Lynne Kiesling
Here’s an illustration of several important economic points. Illinois instituted a smoking ban in bars and restaurants in January 2008. One of the arguments for such smoking bans is to spare patrons and employees the negative effects of second-hand smoke. Clearly such a blanket ban has some negative unintended consequences that reduce economic efficiency relating to individual liberty; in particular, the legislation does not allow for voluntary smoking bars, where all patrons and employees knowingly and voluntarily choose to work at and patronize the bar.
The Crowbar, on the southeast side of Chicago near the Indiana border, provides an experiment on precisely this point. The bar’s owner takes donations to pay for the fines that he is charged for allowing smoking:
Owner Pat Carroll said his customers — smokers and nonsmokers alike — contribute to a “smoking fund” canister that often sits on the bar, to subsidize the fines he’s incurred for flouting the law.
Carroll said he’s been ticketed twice and paid at least $680. He fears that if he forbids smoking, his cigar-and-cigarette crowd would switch to bars that permit smoking just a few blocks away in Indiana. …
But some smokers say they’ll support any tavern that gives them sanctuary. Laura Pugh said she contributes $5 a month to Crowbar’s smoking fund, considering it akin to membership fees at a private club. If she couldn’t smoke there, Pugh said she’d probably go to a bar in Indiana.
First, notice what the legislation has done in terms of redefining property rights. In essence smokers are purchasing the right to smoke, because the legislation makes the default property right the non-smoker’s right to clean air.

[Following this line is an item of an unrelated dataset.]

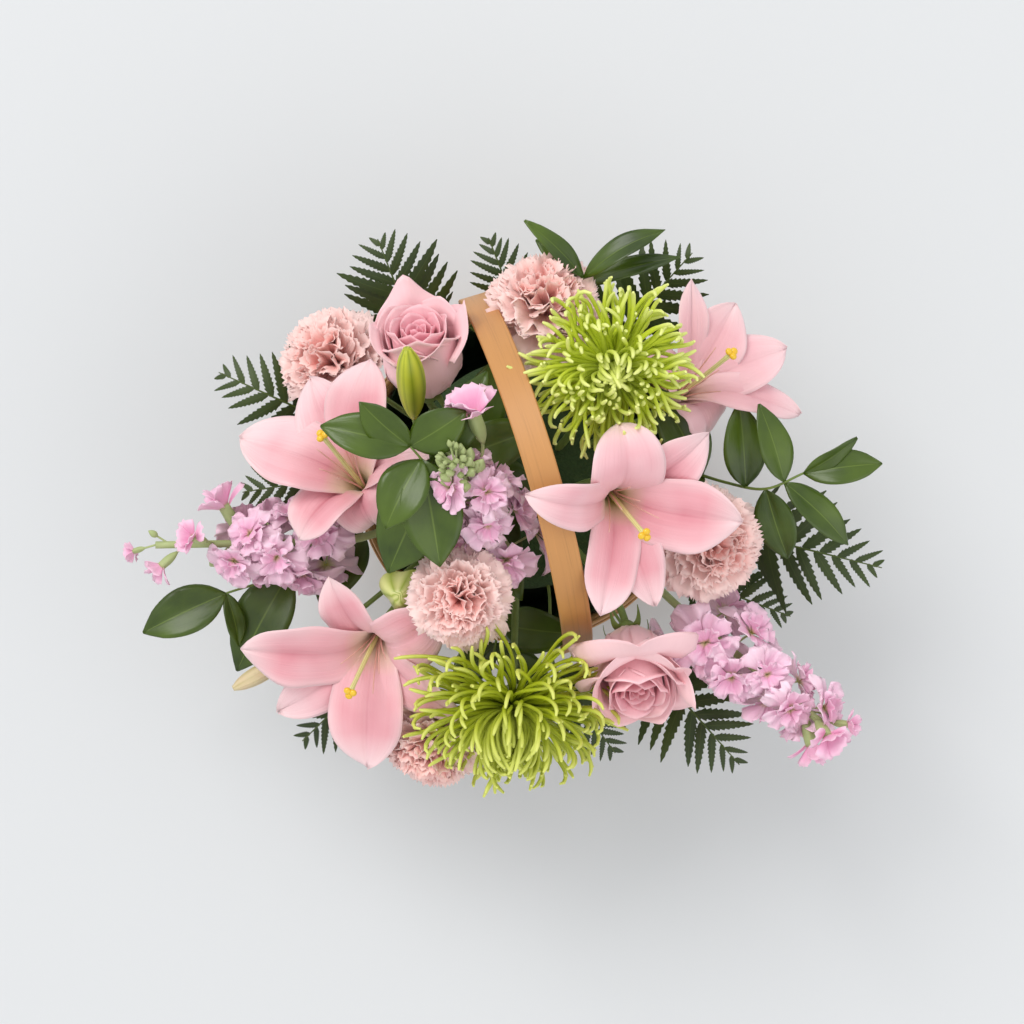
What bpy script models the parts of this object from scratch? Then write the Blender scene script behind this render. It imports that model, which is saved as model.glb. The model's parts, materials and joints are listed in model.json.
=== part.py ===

That’s about the kindest interpretation I can put on the smoking legislation, because it does still also contain a substantial dose of the coercive public-health nanny mentality that is frequently reflected in the arguments for such legislation. For example, this quote from the Tribune story illustrates the mentality:
“There are always some bad apples out there who will try to get around the law,” said Tim Hadac, spokesman for the Chicago Department of Public Health. …
Katie Lorenz of the American Lung Association in Greater Chicago said she was disappointed that some bars weren’t complying; she added that the secondhand smoke harms employees and non-smoking patrons. “This is a health issue, and it affects every single person who happens to be in the bar,” she said. “What’s in the best interest of everyone is to not inhale those toxic fumes.”
Note the moralizing and the no-exceptions mentality in these quotes. If a group of people voluntarily choose to patronize and work at a particular establishment, with full awareness of the health effects of smoking, they are “bad apples” because they find the law unnecessarily onerous and believe that their voluntary choice to patronize a smoking bar does not harm anyone who has not made that conscious choice. Lorenz’s statement that the smoking ban is “in the best interest of everyone” applies a uniform public health standard but ignores differences in preferences and willingness to bear risk among people in the population.
Another important part of the economic dynamic here is the inter-jurisdictional competition. One reason the Crowbar continues to allow smoking is the owner’s fear of losing business to competing bars over the Indiana border. I bet that if you analyzed compliance with the smoking ban it would increase as you move away from the Indiana border, other things equal.